■ **What the task requires**
Write out all of the lines below, exactly and completely.

———

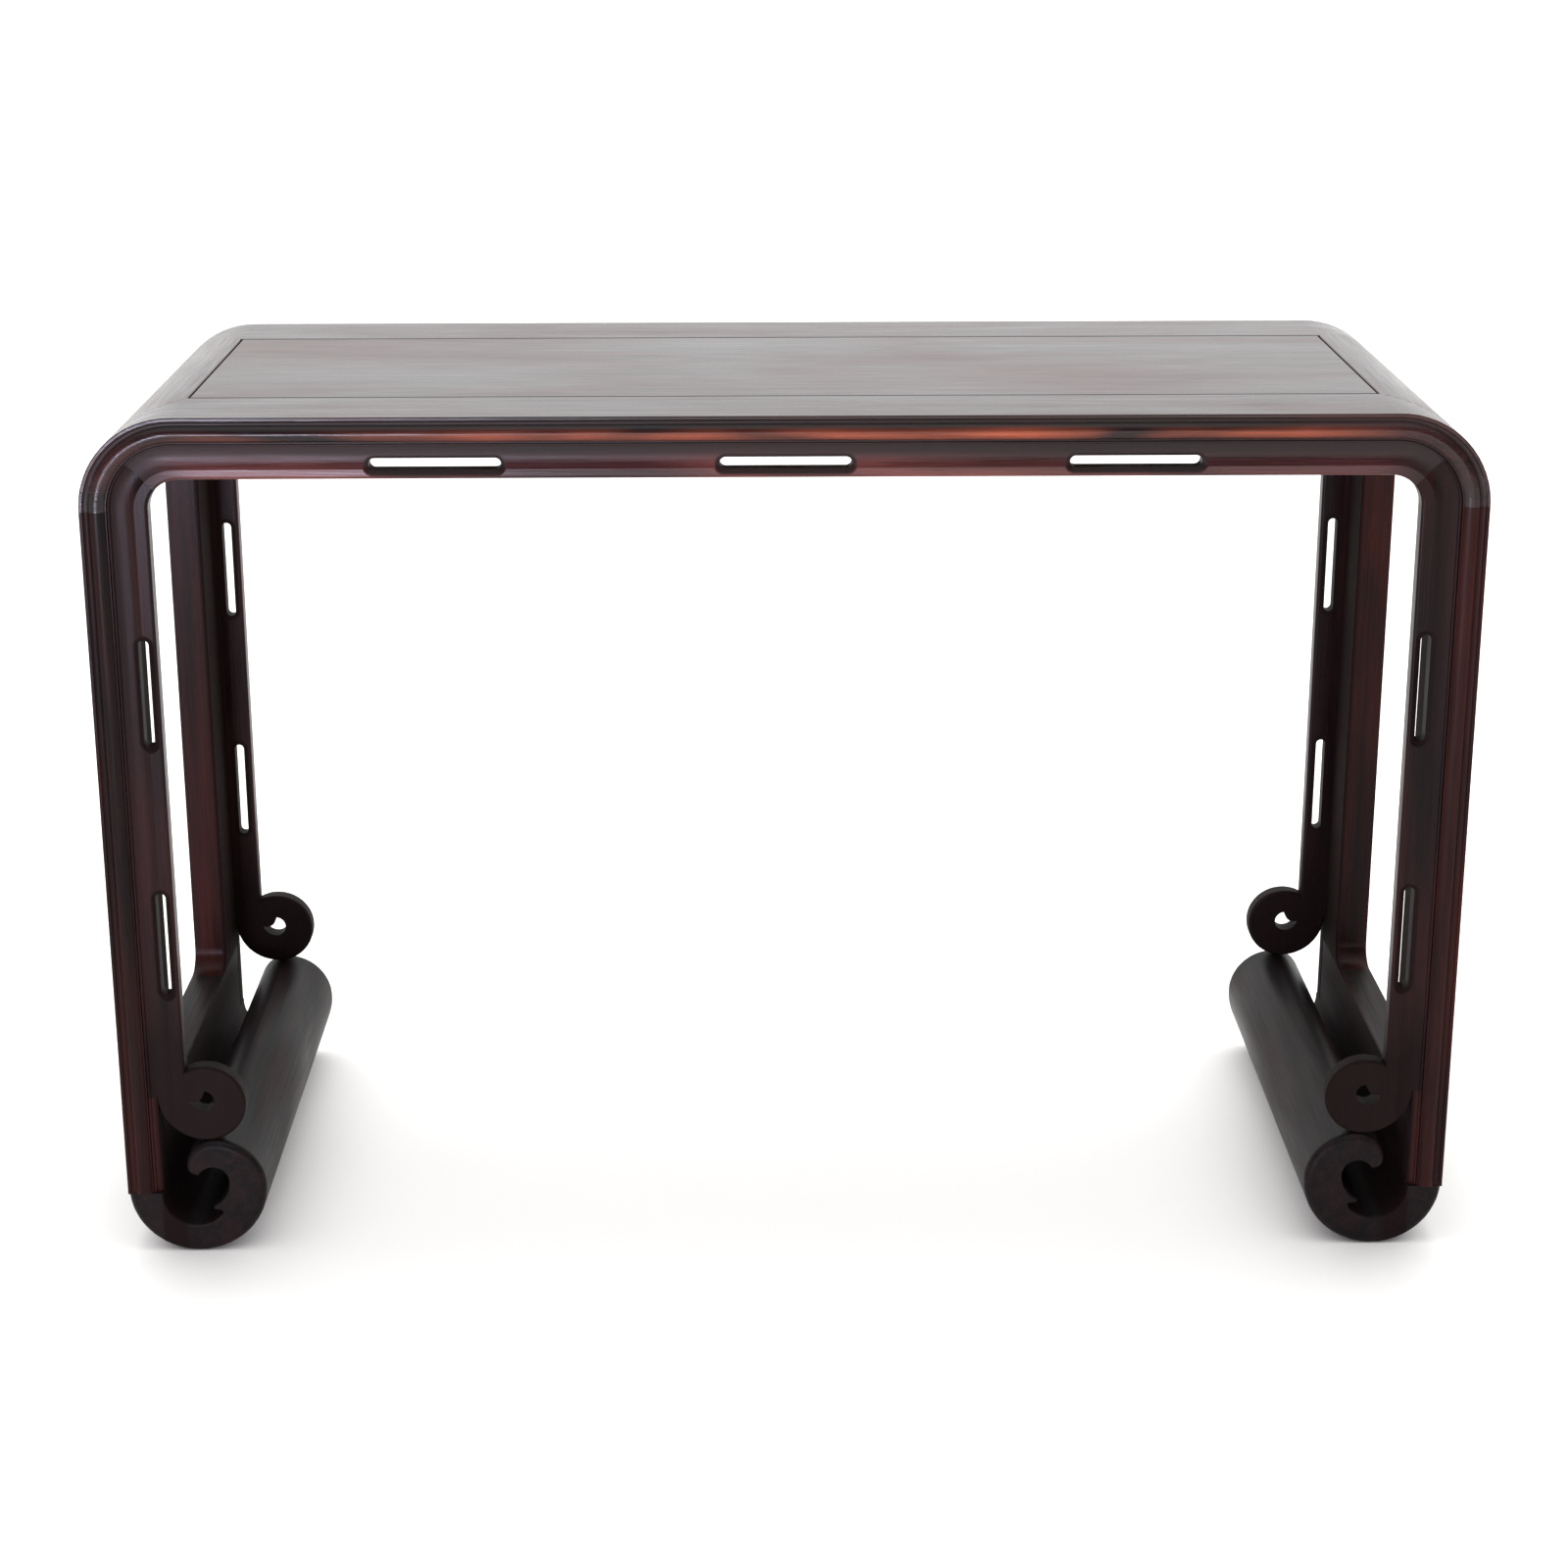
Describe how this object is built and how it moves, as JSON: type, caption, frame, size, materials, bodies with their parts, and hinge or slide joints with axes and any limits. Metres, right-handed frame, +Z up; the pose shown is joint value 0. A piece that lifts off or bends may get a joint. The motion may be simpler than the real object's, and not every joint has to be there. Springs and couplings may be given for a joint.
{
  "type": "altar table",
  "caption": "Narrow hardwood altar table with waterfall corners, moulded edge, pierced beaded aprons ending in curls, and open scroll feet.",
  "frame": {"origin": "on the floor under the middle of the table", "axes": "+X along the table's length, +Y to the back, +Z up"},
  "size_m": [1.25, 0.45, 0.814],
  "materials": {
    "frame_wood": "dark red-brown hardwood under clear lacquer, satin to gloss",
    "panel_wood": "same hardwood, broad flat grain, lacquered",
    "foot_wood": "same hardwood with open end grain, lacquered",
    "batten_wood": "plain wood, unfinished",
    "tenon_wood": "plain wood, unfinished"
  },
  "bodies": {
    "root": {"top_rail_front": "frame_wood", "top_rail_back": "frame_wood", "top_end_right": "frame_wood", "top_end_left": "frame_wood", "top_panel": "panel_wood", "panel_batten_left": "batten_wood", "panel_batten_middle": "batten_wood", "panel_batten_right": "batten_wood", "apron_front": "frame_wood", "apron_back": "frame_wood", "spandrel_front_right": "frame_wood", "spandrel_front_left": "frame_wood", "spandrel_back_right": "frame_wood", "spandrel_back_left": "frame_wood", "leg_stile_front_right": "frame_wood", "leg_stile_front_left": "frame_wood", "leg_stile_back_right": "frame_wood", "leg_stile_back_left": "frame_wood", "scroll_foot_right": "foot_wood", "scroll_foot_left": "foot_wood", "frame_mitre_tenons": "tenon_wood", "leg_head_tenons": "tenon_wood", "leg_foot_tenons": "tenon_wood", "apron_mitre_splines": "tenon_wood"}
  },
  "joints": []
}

———

■ **Final result**
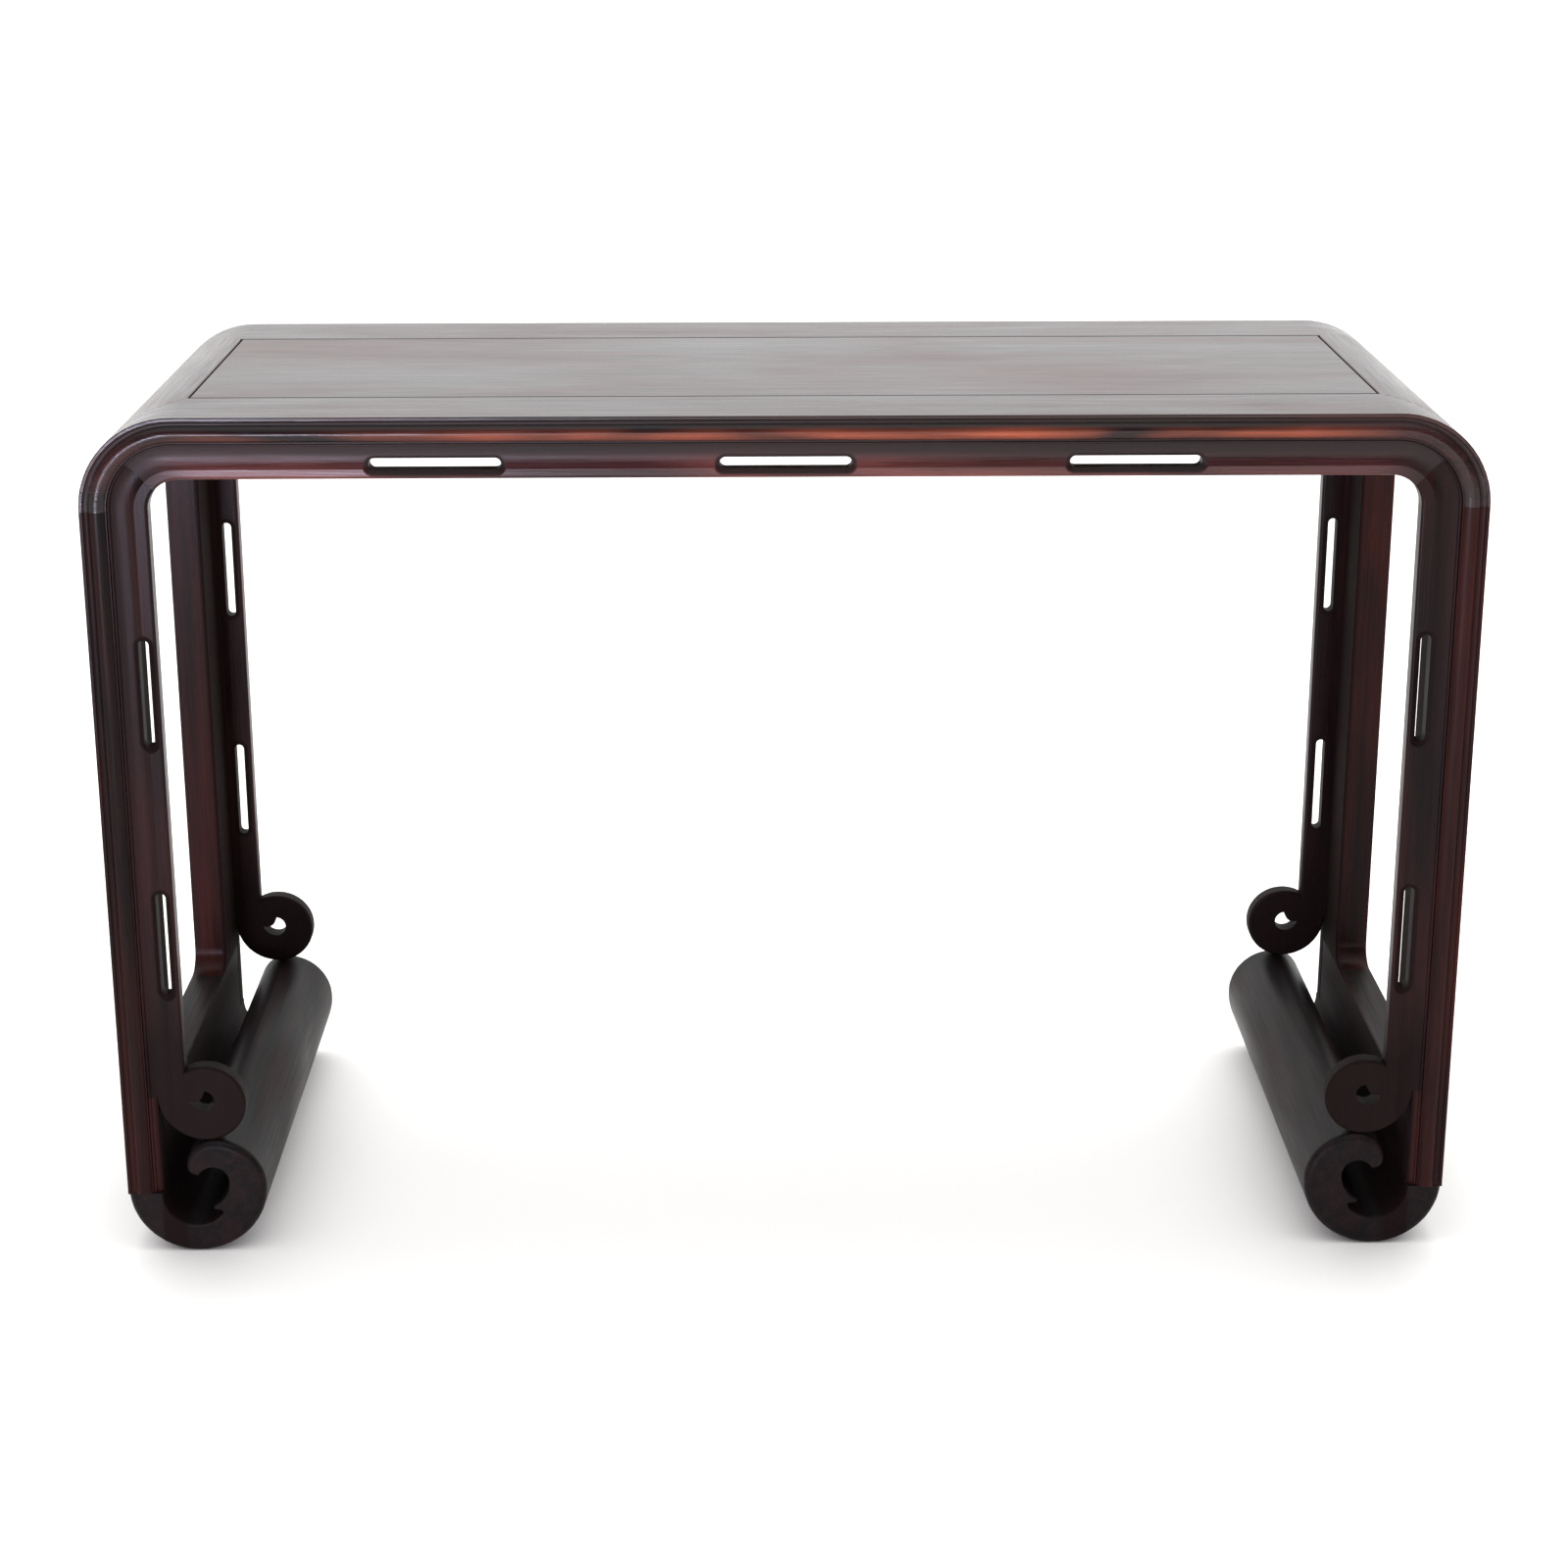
Describe how this object is built and how it moves, as JSON: type, caption, frame, size, materials, bodies with their parts, and hinge or slide joints with axes and any limits. Metres, right-handed frame, +Z up; the pose shown is joint value 0. A piece that lifts off or bends may get a joint. The motion may be simpler than the real object's, and not every joint has to be there. Springs and couplings may be given for a joint.
{
  "type": "altar table",
  "caption": "Narrow hardwood altar table with waterfall corners, moulded edge, pierced beaded aprons ending in curls, and open scroll feet.",
  "frame": {"origin": "on the floor under the middle of the table", "axes": "+X along the table's length, +Y to the back, +Z up"},
  "size_m": [1.25, 0.45, 0.814],
  "materials": {
    "frame_wood": "dark red-brown hardwood under clear lacquer, satin to gloss",
    "panel_wood": "same hardwood, broad flat grain, lacquered",
    "foot_wood": "same hardwood with open end grain, lacquered",
    "batten_wood": "plain wood, unfinished",
    "tenon_wood": "plain wood, unfinished"
  },
  "bodies": {
    "root": {"top_rail_front": "frame_wood", "top_rail_back": "frame_wood", "top_end_right": "frame_wood", "top_end_left": "frame_wood", "top_panel": "panel_wood", "panel_batten_left": "batten_wood", "panel_batten_middle": "batten_wood", "panel_batten_right": "batten_wood", "apron_front": "frame_wood", "apron_back": "frame_wood", "spandrel_front_right": "frame_wood", "spandrel_front_left": "frame_wood", "spandrel_back_right": "frame_wood", "spandrel_back_left": "frame_wood", "leg_stile_front_right": "frame_wood", "leg_stile_front_left": "frame_wood", "leg_stile_back_right": "frame_wood", "leg_stile_back_left": "frame_wood", "scroll_foot_right": "foot_wood", "scroll_foot_left": "foot_wood", "frame_mitre_tenons": "tenon_wood", "leg_head_tenons": "tenon_wood", "leg_foot_tenons": "tenon_wood", "apron_mitre_splines": "tenon_wood"}
  },
  "joints": []
}